----- DATA PROVIDED -----

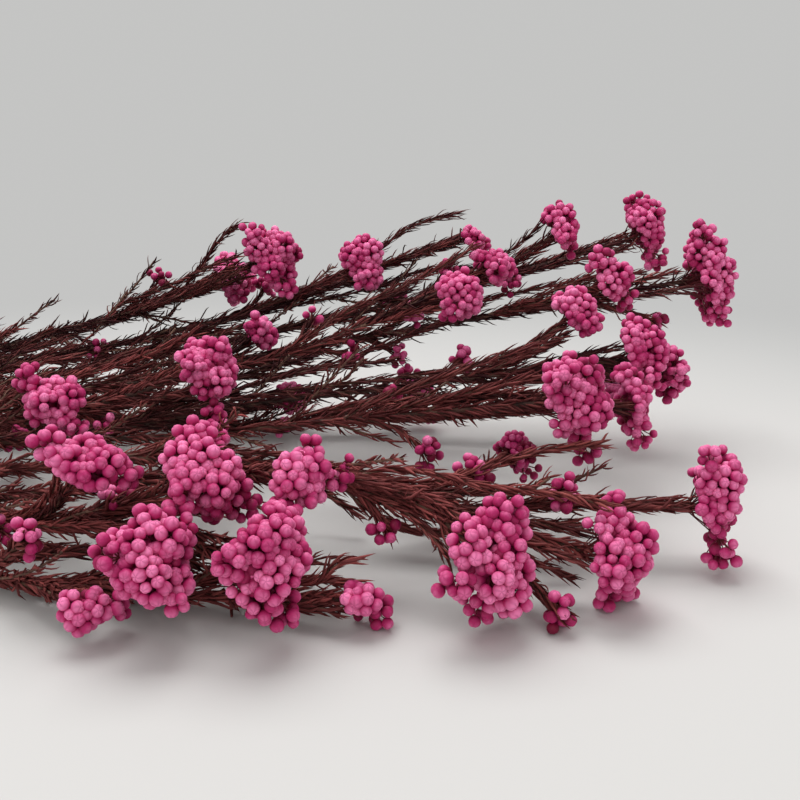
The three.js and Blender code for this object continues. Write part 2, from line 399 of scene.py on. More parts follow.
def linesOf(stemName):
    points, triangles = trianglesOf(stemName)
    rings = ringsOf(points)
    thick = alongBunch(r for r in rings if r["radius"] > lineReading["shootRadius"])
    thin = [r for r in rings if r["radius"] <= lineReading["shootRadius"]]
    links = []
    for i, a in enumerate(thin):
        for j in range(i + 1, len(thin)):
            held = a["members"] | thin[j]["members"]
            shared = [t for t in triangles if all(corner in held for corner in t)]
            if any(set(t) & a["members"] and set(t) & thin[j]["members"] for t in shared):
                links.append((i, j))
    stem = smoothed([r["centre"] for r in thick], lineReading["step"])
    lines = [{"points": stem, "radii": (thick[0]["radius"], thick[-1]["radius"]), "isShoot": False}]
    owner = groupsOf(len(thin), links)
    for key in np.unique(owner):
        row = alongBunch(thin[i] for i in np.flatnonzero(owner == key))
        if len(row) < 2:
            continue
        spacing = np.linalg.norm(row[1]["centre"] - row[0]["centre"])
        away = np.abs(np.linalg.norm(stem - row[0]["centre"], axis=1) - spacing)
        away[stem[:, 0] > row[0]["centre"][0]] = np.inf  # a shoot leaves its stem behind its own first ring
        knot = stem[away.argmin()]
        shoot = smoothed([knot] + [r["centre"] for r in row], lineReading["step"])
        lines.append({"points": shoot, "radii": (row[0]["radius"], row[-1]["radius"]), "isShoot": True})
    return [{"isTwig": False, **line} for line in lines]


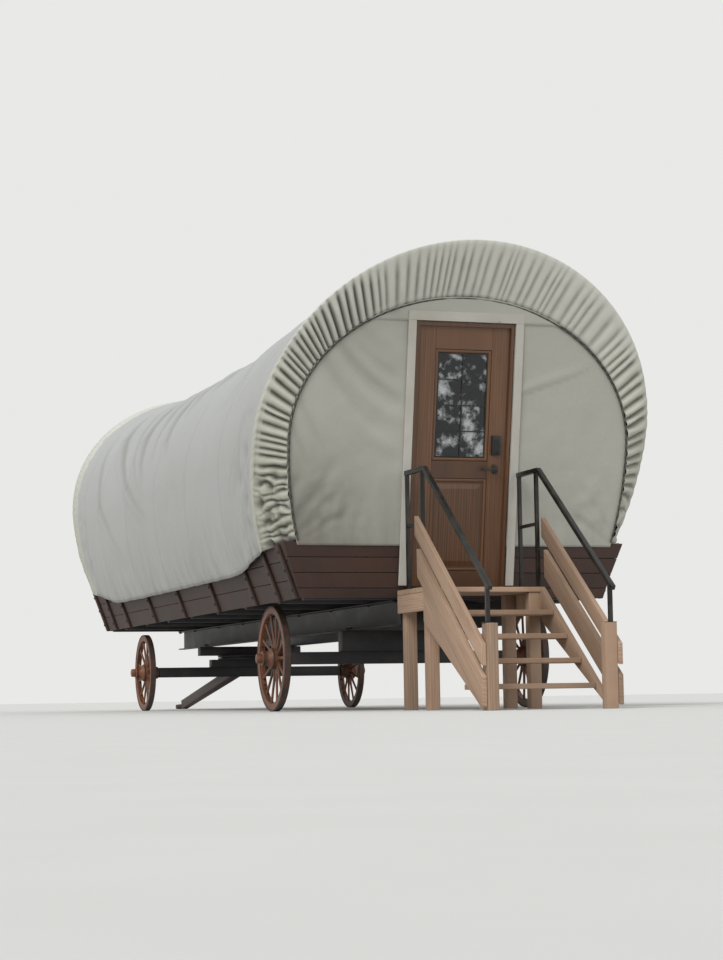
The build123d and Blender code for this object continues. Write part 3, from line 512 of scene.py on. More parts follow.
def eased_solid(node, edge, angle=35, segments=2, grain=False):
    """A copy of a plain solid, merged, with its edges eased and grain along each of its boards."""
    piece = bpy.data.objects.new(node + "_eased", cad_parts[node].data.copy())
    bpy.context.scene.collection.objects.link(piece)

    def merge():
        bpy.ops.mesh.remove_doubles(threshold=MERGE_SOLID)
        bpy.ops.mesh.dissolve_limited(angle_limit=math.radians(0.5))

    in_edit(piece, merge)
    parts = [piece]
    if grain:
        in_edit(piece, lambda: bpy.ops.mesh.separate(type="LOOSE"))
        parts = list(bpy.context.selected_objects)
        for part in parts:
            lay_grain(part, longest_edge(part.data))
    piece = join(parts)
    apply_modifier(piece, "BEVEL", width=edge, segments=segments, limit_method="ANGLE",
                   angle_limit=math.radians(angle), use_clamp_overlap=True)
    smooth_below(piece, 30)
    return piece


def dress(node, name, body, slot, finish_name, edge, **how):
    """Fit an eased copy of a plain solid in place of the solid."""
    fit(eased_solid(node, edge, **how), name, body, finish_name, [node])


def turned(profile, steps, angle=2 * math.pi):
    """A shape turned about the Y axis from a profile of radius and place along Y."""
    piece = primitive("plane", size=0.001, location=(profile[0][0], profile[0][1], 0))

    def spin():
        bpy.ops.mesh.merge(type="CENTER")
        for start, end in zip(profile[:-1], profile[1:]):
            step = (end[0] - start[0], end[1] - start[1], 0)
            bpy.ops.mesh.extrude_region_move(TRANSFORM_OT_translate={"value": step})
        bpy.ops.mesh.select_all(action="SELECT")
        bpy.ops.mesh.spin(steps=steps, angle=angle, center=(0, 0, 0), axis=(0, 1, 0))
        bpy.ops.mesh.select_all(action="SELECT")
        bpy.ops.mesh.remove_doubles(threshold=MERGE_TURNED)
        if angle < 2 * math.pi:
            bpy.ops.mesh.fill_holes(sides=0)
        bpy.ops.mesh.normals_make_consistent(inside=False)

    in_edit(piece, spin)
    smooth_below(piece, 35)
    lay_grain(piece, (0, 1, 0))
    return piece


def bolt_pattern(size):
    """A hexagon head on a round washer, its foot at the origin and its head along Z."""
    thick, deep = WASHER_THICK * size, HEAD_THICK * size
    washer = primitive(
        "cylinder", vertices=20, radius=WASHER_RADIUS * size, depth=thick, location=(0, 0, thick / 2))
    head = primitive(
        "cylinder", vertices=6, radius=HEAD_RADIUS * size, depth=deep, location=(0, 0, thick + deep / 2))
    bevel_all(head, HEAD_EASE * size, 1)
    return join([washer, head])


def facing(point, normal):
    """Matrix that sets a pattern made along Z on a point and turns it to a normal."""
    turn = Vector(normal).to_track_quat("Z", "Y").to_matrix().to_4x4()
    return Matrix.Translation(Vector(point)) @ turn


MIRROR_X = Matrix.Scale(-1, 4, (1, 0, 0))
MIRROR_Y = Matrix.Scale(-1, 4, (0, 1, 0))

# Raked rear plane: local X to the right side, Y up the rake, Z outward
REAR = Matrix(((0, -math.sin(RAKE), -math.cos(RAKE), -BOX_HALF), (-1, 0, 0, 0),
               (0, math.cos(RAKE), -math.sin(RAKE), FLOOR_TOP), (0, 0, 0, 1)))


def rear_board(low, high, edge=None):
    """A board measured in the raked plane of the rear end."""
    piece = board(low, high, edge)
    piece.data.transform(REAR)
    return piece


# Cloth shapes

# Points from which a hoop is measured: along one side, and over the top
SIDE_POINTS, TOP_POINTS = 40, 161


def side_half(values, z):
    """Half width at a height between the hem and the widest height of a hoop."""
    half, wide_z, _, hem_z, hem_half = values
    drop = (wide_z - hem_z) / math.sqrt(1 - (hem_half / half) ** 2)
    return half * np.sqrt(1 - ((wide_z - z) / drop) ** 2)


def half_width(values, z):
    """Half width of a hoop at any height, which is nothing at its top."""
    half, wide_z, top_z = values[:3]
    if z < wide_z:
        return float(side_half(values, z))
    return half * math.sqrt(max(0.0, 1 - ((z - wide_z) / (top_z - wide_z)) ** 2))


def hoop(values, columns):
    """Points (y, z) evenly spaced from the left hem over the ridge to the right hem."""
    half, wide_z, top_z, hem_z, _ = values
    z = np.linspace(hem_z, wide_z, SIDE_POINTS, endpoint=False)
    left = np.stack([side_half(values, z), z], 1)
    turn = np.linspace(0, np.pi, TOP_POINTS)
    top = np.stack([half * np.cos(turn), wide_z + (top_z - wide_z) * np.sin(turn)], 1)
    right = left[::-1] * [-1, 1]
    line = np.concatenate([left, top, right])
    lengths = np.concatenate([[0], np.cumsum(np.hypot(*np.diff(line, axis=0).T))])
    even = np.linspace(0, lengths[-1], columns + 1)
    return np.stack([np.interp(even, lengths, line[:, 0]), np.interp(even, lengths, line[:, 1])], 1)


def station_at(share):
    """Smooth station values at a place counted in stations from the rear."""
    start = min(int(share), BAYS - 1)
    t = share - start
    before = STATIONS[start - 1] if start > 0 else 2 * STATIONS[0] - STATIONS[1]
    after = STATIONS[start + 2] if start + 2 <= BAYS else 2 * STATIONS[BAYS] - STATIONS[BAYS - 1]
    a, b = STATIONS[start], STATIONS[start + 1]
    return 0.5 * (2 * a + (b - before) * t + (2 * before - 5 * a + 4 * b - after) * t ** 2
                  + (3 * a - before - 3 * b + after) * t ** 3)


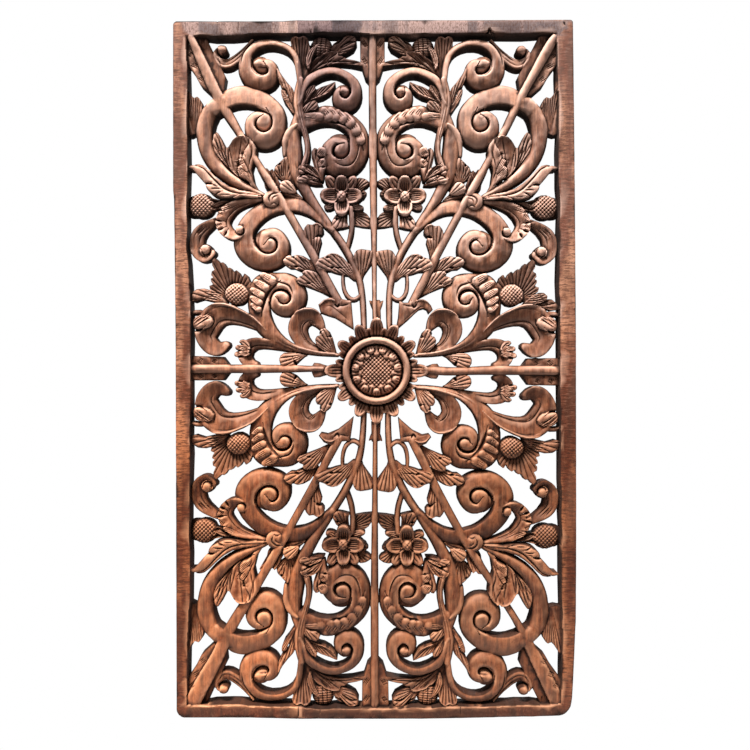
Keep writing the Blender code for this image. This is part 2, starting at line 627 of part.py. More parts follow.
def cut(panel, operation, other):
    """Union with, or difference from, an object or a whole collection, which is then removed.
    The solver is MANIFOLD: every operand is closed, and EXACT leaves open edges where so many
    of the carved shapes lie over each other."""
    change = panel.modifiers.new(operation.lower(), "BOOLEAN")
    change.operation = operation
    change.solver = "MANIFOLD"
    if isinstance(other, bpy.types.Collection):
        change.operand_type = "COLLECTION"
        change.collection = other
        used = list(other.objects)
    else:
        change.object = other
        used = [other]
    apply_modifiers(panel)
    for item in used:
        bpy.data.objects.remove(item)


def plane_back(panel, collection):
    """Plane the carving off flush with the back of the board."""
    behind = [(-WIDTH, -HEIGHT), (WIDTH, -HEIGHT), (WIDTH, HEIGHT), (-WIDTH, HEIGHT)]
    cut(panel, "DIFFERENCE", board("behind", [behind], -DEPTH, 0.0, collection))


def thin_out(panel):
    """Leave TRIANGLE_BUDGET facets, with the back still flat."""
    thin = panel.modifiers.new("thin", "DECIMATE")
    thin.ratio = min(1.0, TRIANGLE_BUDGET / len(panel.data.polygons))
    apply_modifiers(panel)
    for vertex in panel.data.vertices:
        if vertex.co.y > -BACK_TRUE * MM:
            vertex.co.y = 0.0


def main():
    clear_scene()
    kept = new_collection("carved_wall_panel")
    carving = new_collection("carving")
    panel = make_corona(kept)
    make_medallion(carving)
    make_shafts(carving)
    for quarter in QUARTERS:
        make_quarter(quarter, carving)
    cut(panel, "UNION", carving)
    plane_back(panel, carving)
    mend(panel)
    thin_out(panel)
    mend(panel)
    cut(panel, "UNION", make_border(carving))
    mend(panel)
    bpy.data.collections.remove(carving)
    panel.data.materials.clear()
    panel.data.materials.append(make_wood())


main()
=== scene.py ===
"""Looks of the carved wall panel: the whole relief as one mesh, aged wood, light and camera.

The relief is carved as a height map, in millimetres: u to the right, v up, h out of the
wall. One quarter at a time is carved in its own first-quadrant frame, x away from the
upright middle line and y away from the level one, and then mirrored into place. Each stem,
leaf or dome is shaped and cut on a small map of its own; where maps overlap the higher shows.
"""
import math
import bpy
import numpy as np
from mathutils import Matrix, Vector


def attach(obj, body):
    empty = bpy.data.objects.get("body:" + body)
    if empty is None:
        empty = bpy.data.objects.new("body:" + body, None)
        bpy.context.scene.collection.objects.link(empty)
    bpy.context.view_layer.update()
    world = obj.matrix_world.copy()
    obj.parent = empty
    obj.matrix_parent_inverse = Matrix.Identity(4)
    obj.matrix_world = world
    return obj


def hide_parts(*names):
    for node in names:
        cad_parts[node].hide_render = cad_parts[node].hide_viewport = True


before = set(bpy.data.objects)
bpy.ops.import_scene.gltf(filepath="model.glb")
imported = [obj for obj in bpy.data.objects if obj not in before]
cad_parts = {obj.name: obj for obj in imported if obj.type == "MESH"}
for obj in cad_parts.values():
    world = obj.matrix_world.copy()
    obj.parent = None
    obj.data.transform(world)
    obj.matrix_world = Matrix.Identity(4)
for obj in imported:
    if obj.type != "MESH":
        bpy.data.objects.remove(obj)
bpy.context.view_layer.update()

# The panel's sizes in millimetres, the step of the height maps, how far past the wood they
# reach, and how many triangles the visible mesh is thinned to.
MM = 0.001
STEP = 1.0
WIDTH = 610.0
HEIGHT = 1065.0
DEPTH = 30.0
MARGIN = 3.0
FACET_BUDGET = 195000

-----

**REQUIRED TASK**
Above is a listing; print exactly its lines from the one with "Keep writing the" through the one with "vertex.co.y = 0.0", and no other lines.

**TASK SOLUTION**
Keep writing the Blender code for this image. This is part 2, starting at line 627 of part.py. More parts follow.
def cut(panel, operation, other):
    """Union with, or difference from, an object or a whole collection, which is then removed.
    The solver is MANIFOLD: every operand is closed, and EXACT leaves open edges where so many
    of the carved shapes lie over each other."""
    change = panel.modifiers.new(operation.lower(), "BOOLEAN")
    change.operation = operation
    change.solver = "MANIFOLD"
    if isinstance(other, bpy.types.Collection):
        change.operand_type = "COLLECTION"
        change.collection = other
        used = list(other.objects)
    else:
        change.object = other
        used = [other]
    apply_modifiers(panel)
    for item in used:
        bpy.data.objects.remove(item)


def plane_back(panel, collection):
    """Plane the carving off flush with the back of the board."""
    behind = [(-WIDTH, -HEIGHT), (WIDTH, -HEIGHT), (WIDTH, HEIGHT), (-WIDTH, HEIGHT)]
    cut(panel, "DIFFERENCE", board("behind", [behind], -DEPTH, 0.0, collection))


def thin_out(panel):
    """Leave TRIANGLE_BUDGET facets, with the back still flat."""
    thin = panel.modifiers.new("thin", "DECIMATE")
    thin.ratio = min(1.0, TRIANGLE_BUDGET / len(panel.data.polygons))
    apply_modifiers(panel)
    for vertex in panel.data.vertices:
        if vertex.co.y > -BACK_TRUE * MM:
            vertex.co.y = 0.0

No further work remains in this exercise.